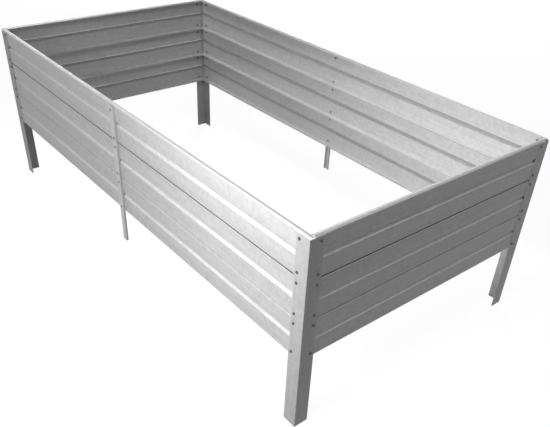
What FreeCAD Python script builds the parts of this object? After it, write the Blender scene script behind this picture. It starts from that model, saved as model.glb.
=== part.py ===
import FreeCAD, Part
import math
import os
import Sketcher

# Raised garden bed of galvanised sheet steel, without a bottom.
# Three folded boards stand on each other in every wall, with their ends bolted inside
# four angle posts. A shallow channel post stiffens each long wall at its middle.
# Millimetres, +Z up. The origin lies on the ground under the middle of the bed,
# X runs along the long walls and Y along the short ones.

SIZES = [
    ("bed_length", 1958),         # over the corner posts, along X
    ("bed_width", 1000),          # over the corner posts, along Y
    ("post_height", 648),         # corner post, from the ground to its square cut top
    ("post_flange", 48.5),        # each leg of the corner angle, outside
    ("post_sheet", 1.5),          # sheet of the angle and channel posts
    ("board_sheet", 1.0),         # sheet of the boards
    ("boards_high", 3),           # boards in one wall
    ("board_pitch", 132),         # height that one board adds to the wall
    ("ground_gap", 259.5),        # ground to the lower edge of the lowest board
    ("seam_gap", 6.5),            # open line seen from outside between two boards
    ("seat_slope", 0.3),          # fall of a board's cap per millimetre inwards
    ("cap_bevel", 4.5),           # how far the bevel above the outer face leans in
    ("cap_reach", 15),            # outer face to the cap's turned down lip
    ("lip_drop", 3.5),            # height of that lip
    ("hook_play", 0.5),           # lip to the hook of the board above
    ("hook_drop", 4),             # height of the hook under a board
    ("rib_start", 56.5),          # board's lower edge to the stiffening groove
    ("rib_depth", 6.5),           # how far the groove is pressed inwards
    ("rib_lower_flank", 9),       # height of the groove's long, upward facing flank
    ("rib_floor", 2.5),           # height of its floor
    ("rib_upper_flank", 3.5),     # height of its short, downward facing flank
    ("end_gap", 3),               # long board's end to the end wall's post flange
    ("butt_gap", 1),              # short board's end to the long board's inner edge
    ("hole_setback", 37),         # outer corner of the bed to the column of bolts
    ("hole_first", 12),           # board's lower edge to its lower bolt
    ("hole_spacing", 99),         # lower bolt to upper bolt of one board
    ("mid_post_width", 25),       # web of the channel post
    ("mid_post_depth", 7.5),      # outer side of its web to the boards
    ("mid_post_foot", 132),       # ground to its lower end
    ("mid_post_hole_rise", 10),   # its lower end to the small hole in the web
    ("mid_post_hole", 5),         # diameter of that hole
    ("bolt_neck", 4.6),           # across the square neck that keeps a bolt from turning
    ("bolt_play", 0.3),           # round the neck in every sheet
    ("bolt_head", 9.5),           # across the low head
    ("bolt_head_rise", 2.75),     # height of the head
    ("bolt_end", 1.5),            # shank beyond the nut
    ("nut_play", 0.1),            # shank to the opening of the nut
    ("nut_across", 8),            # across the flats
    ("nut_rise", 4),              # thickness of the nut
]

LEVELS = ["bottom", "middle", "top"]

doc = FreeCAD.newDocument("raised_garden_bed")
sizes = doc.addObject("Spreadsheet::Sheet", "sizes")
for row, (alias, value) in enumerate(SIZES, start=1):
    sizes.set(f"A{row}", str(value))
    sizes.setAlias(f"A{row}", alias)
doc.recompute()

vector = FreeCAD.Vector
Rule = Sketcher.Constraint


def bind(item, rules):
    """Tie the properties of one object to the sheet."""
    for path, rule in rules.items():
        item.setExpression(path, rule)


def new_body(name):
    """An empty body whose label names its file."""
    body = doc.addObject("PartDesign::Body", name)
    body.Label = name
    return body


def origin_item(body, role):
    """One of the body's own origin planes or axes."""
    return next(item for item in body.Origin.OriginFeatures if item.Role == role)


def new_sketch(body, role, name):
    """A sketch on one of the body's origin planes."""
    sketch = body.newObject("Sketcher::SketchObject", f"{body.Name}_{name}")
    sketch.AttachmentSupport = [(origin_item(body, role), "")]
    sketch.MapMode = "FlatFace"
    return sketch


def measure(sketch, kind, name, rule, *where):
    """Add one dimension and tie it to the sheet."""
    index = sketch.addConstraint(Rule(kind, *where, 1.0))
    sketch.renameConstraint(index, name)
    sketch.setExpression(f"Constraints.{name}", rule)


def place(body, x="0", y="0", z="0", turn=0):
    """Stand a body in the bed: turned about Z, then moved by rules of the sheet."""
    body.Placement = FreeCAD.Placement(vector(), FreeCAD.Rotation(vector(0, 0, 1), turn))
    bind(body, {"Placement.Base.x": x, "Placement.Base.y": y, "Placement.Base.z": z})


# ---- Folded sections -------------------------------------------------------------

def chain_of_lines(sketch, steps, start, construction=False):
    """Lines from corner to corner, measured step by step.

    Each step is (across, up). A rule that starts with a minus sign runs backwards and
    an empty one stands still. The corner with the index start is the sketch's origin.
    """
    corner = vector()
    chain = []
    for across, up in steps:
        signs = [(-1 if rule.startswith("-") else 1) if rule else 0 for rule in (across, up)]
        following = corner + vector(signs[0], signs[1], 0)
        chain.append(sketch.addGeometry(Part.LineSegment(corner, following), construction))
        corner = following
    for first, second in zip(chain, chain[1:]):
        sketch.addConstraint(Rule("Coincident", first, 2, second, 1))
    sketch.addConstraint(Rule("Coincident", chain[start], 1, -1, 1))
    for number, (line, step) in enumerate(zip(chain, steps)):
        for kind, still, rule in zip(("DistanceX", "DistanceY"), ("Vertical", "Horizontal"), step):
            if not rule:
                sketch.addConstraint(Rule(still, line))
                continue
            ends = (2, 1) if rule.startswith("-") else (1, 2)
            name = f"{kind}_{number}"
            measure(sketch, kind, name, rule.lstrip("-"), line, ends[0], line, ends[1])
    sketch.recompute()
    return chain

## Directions
From the top of the listing above, restate each line word for word up to and including the line with "# X runs along"; add nothing else.

## The output
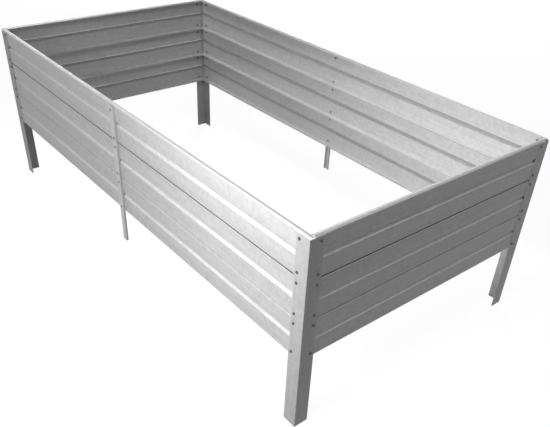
What FreeCAD Python script builds the parts of this object? After it, write the Blender scene script behind this picture. It starts from that model, saved as model.glb.
=== part.py ===
import FreeCAD, Part
import math
import os
import Sketcher

# Raised garden bed of galvanised sheet steel, without a bottom.
# Three folded boards stand on each other in every wall, with their ends bolted inside
# four angle posts. A shallow channel post stiffens each long wall at its middle.
# Millimetres, +Z up. The origin lies on the ground under the middle of the bed,
# X runs along the long walls and Y along the short ones.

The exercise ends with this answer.